El 18 de Septiembre próximo se cumplirán 210 años de la inaguración del Congreso de Viena. El objetivo: fijar un nuevo orden para Europa.
13 de Enero.- El pasado 15 de Mayo se cumplieron doscientos cincuenta años del nacimiento del príncipe Metternich y el 18 de septiembre próximo se cumplirán 210 de la inauguración de su obra maestra: el llamado Congreso de Viena, una especie de olimpiada del ultraconservadurismo europeo que aspiraba a enterrar para siempre los ideales de la Revolución Francesa e instaurar en Europa un orden nuevo, basado en la Santa Tradición.
El intento les salió regulín regulán.

Pero retrocedamos un poquito.
VIENA SE VISTE DE GALA
Tras la derrota de Napoleón en la primavera de 1814, el Primer Tratado de París puso fin a la guerra entre los seis reinos aliados (la llamada Sexta Coalición) y el Gobierno francés. Bonaparte había sido derrocado y, en su lugar, se había restaurado la monarquía borbónica en la persona de Luis XVIII.
El artículo 32 de este tratado de paz preveía que un congreso debía reunirse en Viena para reorganizar la Europa de la posguerra.
Los reyes vencedores y sus principales ministros se reunieron primeramente en Londres pero luego el guateque se trasladó definitivamente a Viena.
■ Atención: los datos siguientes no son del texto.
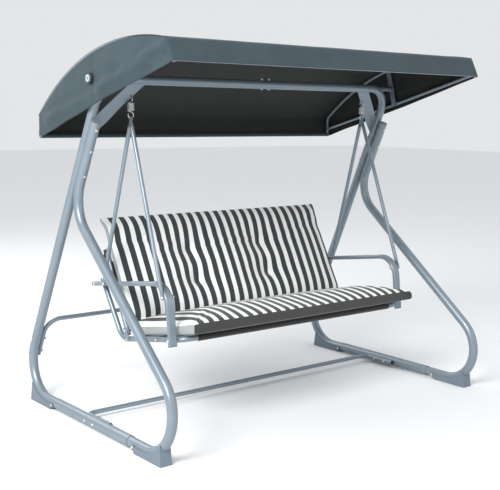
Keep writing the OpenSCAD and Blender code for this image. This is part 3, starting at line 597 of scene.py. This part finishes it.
def tuft_dent(x, b):
    """How deep the tufts and the creases between them pull the face in."""
    dent = 0.0
    low, high = TUFT_ROWS
    for tx in TUFT_XS:
        for tb in TUFT_ROWS:
            # a sharp pucker in a wide dip
            r = math.hypot((x - tx) / 1.15, b - tb)
            dent += 0.010 * math.exp(-(r / 0.015) ** 2) + 0.021 * math.exp(-(r / 0.052) ** 2)
        inside = smoothstep(low - 0.05, low, b) * (1 - smoothstep(high, high + 0.045, b))
        dent += 0.009 * inside * math.exp(-((x - tx - 0.004 * math.sin(b * 40)) / 0.010) ** 2)
    return dent


def back_cushion():
    nx, ny, nz = 132, 50, 4
    keys, faces, sides = block_grid(nx, ny, nz)
    front = curve_table([
        (0.045, 0.040), (0.085, 0.060), (0.25, 0.056), (0.40, 0.052),
        (CHANNEL, 0.046), (0.49, 0.055), (0.53, 0.056), (0.575, 0.040)])
    below = 38  # rows of cells below the channel
    above = ny - below
    rows = ([lerp(BACK_LOW, CHANNEL, j / below) for j in range(below + 1)]
            + [lerp(CHANNEL, BACK_HIGH, j / above) for j in range(1, above + 1)])
    verts, cloth = [], []
    for i, j, k in keys:
        s, b, w = i / nx, rows[j], k / nz
        x = lerp(-BACK_W, BACK_W, s)
        height = min(1, max(0, (b - BACK_LOW) / (BACK_HIGH - BACK_LOW)))
        edge = 1 - over(s, SEAM_POWER)
        corner = edge * smoothstep(0.52, BACK_HIGH, b)
        x *= 1 - 0.004 * (1 - abs(2 * height - 1) ** 8) + 0.020 * corner
        x += (0.003 * math.sin(math.pi * w) * (1 if s > 0.5 else -1)) if i in (0, nx) else 0
        up = b + 0.006 * corner
        up += 0.010 * math.sin(math.pi * w) if j == ny else 0
        face = max(0.0245, front(b) - 0.007 * edge - tuft_dent(x, b))
        face += 0.0035 * noise.noise(Vector((x * 5, b * 7, 3))) * over(s, 8)
        back = 0.0185 - 0.0025 * over(s, 8) * over(height, 6)
        verts.append(on_back(x, up, lerp(back, face, w)))
        cloth.append((lerp(-BACK_CLOTH, BACK_CLOTH, s), b))
    # the back's sides and rear face take the grey of painted shade
    pick = {"top": 0, "bottom": 0, "rear": 2, "front": 0, "left": 2, "right": 2}
    obj = add_piece("back_pad", verts, faces, [BACK_STRIPES, BAND, SHADED_SIDE_CANVAS], [pick[s] for s in sides], cloth)
    held = []
    for n, (i, j, k) in enumerate(keys):
        at_seam = k in (0, nz) and (i in (0, nx) or j in (0, ny))
        at_tuft = k == nz and any(math.hypot(verts[n].x - tx, rows[j] - tb) < 0.011 for tx, tb in TUFTS)
        if at_seam or at_tuft:
            held.append(n)
    finish_cushion(obj, held, BACK_AT, BACK_FRONT, "back_cushion")


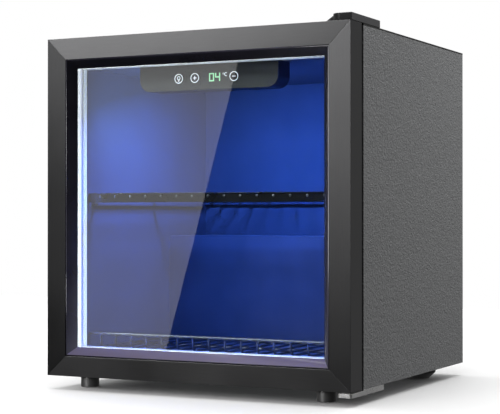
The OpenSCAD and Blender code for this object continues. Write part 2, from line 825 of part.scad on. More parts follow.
module door_bezel() {
  w = 2 * open_x;
  h = open_top_z - open_z;
  color("midnightblue") union() {
    translate([0, 0, open_z]) bevel_bar(w);
    translate([0, 0, open_top_z]) mirror([0, 0, 1]) bevel_bar(w);
    translate([-open_x, 0, open_z + h / 2]) rotate([0, 90, 0]) bevel_bar(h);
    translate([open_x, 0, open_z + h / 2]) rotate([0, -90, 0]) bevel_bar(h);
  }
}

module pane(y) {
  color("lightcyan", 0.4) slab([-pane_x, y, pane_z], [pane_x, y + pane_t, pane_top_z]);
}

module glass_outer() pane(glass_y);

module glass_inner() pane(inner_pane_y);

module glass_spacer() {
  color("silver") ring(pane_x, pane_z, pane_top_z, bevel_w - edge_seal_w, glass_y + pane_t, inner_pane_y);
}

// Frame that holds the panes from behind
module door_inner_frame() {
  color("silver") union() {
    ring(open_x, open_z, open_top_z, bevel_w, pane_back_y, door_back_y);
    ring(open_x, open_z, open_top_z, edge_seal_w, glass_y, pane_back_y);
  }
}

module door_gasket() {
  inset = side_x - gasket_x;
  color("black") ring(gasket_x, door_z + inset, door_top_z - inset, gasket_w, door_back_y, gasket_end_y);
}

side_panel_left();
side_panel_right();
top_panel();
back_panel();
base_pan();
niche_wall();
niche_roof();
insulation_foam();
inner_liner();
throat_trim();
evaporator_plate();
evaporator_coil();
control_housing();
control_fascia();
display_digits();
circuit_boards();
lamp_diffuser();
temperature_probe();
upper_shelf_wires();
upper_shelf_rail();
lower_rack_wires();
lower_rack_front();
top_hinge_plate();
top_hinge_screws();
top_hinge_cover();
bottom_hinge_plate();
bottom_hinge_screws();
foot_inserts();
rear_feet();
compressor_tray();
compressor_mounts();
compressor_shell();
compressor_relay_box();
discharge_pipe();
suction_pipe();
filter_drier();
capillary_tube();
condenser_coil();
condenser_wires();
condenser_brackets();
drip_tray();
drain_tube();
power_inlet();
door_top_rail();
door_bottom_rail();
door_stile_latch();
door_stile_hinge();
corner_keys();
door_bezel();
glass_outer();
glass_inner();
glass_spacer();
door_inner_frame();
door_gasket();
hinge_bushes();
button_light();
button_plus();
button_minus();
foot_left();
foot_right();
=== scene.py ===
import bpy
import bmesh
import math
from mathutils import Vector, Matrix


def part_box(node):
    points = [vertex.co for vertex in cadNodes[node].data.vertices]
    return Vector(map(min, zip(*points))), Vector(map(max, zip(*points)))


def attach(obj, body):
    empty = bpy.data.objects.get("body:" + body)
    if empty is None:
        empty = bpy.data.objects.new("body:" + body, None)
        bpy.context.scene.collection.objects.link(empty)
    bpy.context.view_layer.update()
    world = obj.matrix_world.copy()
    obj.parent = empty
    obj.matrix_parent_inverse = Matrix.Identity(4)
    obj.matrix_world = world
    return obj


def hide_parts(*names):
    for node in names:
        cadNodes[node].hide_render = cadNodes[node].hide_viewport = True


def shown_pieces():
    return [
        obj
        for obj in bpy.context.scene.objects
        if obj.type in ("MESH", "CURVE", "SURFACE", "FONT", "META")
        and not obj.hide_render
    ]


# A glass-door mini fridge on a pale floor.
# The parts come from the frame; this script gives them finishes and the small pieces that dress them.

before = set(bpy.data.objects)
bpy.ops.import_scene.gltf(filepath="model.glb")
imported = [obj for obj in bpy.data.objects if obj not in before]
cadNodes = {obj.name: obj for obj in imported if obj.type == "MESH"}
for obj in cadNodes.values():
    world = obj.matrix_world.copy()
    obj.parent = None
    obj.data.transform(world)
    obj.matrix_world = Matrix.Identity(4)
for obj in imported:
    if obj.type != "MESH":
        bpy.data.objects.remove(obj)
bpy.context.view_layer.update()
scene = bpy.context.scene
mm = 0.001
touching = 0.000005      # points closer than this are one point
print("frame loaded,", len(cadNodes), "parts")


# Shader helpers

def newMaterial(name):
    mat = bpy.data.materials.new(name)
    mat.use_nodes = True
    tree = mat.node_tree
    tree.nodes.clear()
    out = tree.nodes.new("ShaderNodeOutputMaterial")
    skin = tree.nodes.new("ShaderNodeBsdfPrincipled")
    tree.links.new(skin.outputs[0], out.inputs[0])
    return mat, tree, skin


def setSockets(node, values):
    for key, value in values.items():
        node.inputs[key].default_value = value


def addNode(tree, kind, props=None, sockets=None):
    node = tree.nodes.new(kind)
    for key, value in (props or {}).items():
        setattr(node, key, value)
    setSockets(node, sockets or {})
    return node


def stretched(tree, scale):
    # object coordinates, in metres, stretched so that a texture of scale 1 has this many cells a metre
    place = addNode(tree, "ShaderNodeTexCoord")
    mapping = addNode(tree, "ShaderNodeMapping")
    mapping.inputs["Scale"].default_value = scale
    tree.links.new(place.outputs["Object"], mapping.inputs["Vector"])
    return mapping.outputs["Vector"]


def noiseOf(tree, vector, detail=2.0, rough=0.5):
    noise = addNode(tree, "ShaderNodeTexNoise", sockets={"Scale": 1.0, "Detail": detail, "Roughness": rough})
    tree.links.new(vector, noise.inputs["Vector"])
    return noise.outputs["Fac"]


def cellsOf(tree, vector, feature="F1"):
    cells = addNode(tree, "ShaderNodeTexVoronoi", {"feature": feature}, {"Scale": 1.0})
    tree.links.new(vector, cells.inputs["Vector"])
    return cells.outputs["Distance"]


def spread(tree, value, low, high, fromLow=0.3, fromHigh=0.7):
    ranged = addNode(tree, "ShaderNodeMapRange", {"clamp": True},
                     {"From Min": fromLow, "From Max": fromHigh, "To Min": low, "To Max": high})
    tree.links.new(value, ranged.inputs["Value"])
    return ranged.outputs["Result"]


def tinted(tree, value, dark, light):
    mix = addNode(tree, "ShaderNodeMix", {"data_type": "RGBA"})
    mix.inputs["A"].default_value = (*dark, 1)
    mix.inputs["B"].default_value = (*light, 1)
    tree.links.new(value, mix.inputs["Factor"])
    return mix.outputs["Result"]


def bumpOf(tree, height, strength, distance, before=None):
    bump = addNode(tree, "ShaderNodeBump", sockets={"Strength": strength, "Distance": distance})
    tree.links.new(height, bump.inputs["Height"])
    if before is not None:
        tree.links.new(before, bump.inputs["Normal"])
    return bump.outputs["Normal"]


# Finishes

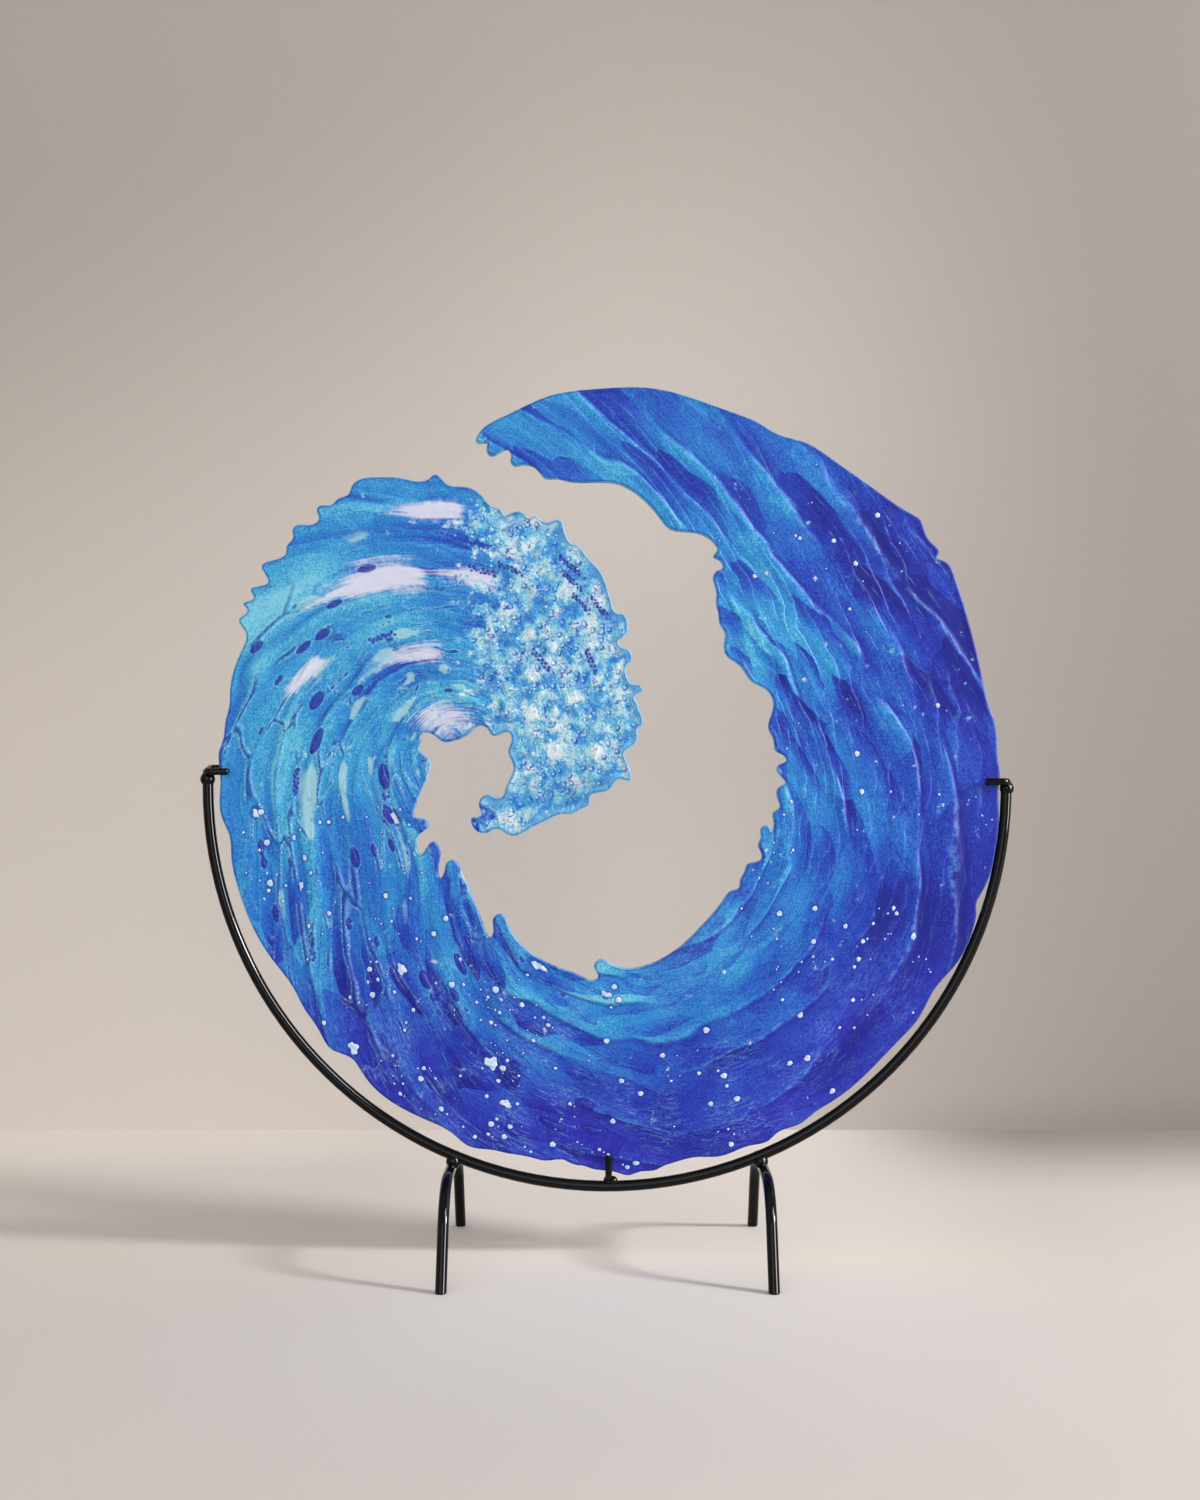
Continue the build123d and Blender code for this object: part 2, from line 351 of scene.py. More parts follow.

Durante los meses que duró el Congreso, su ministerio de asuntos exteriores (hoy la sede de la cancillería de Austria, en la Ballhausplatz) se convirtió en el centro político de Europa.

El anfitrión de una reunión tan importante, a la que acudió todo, pero absolutamente todo el que tenía que decir algo en la política europea de aquel momento, fue el emperador Francisco I. El “káiser Paco” era suegro del dictador caído (Napoleón se había casado en 1810 con su hija Maria Luisa) y abuelo del hijo que habían tenido juntos, el llamado “aguilucho”, el cual murió en Schönbrunn años más tarde, en la flor de la juventud.
Sin embargo, no parece que sintiera mucho haberse librado de su incómodo yerno y auspició de muy buena gana el intento, tan austriaco, de volver a hacer las cosas “como siempre las hemos hecho aquí”.
Europa había pasado por unos años aciagos, durante los cuales se desmoronó el orden del antiguo régimen y corrió la sangre por el suelo europeo, así que es comprensible que, cuando se alcanzó la paz, aunque fuera sobre las ruinas humeantes de la vieja Europa, la gente tuviera ganas de pasárselo bien.
Los anfitriones austriacos tiraron pues la casa por la ventana.
El congreso, en el que no hubo un plan de reuniones reglado, ni un programa predefinido de sesiones, se desarrolló en un ambiente de jolgorio, a través de un rosario de cenas y bailes durante las cuales la crema del cuerpo diplomático europeo se lo pasó en grande. Hasta el punto de que los historiadores aún discuten qué fue mayor, si el cachondeo o el trabajo efectivo.
Se llegó a acuñar la famosa frase de que “el congreso no marcha, baila”.
El Secretario General del Congreso, Friedrich von Gentz, escribió en una carta lo siguiente:
“La ciudad de Viena presenta actualmente un espectáculo sorprendente; todo lo que Europa comprende de personajes ilustres está aquí excelentemente representado. El Emperador, la Emperatriz y las Grandes Duquesas de Rusia, el Rey de Prusia y varios príncipes de su casa, el Rey de Dinamarca, el Rey y el Príncipe Heredero de Baviera, el Rey y el Príncipe Heredero de Württemberg, el Duque y los príncipes de las casas principescas de Mecklemburgo, Sajonia-Weimar, Sajonia-Coburgo, Hesse, etc., la mitad de los antiguos príncipes y condes del imperio, finalmente la miríada de representantes de las grandes y pequeñas potencias de Europa – todo esto crea un movimiento y una diversidad de imágenes e intereses tal que sólo la extraordinaria época en la que vivimos podría producir algo similar. Los asuntos políticos que constituyen el fondo de este cuadro, sin embargo, no han traído todavía ningún progreso real”
Se invitó, eso sí, a todos los países que habían estado implicados en la guerra. Las voces de unos se escucharon más que las de otros, las cosas como son. España fue uno de los países de segunda división.

De hecho, el Congreso marcó el declive definitivo del Imperio Español como potencia mundial. Por un lado, los territorios americanos habían iniciado ya el camino que los llevaría a la independencia y por otro, en el trono teníamos al bestia de Fernando VII, durante cuyo reinado tocamos fondo en casi todos los sentidos. El descenso a la segunda división fue tan brusco que España no volvió a pintar algo en el concierto internacional hasta el último cuarto del siglo XX.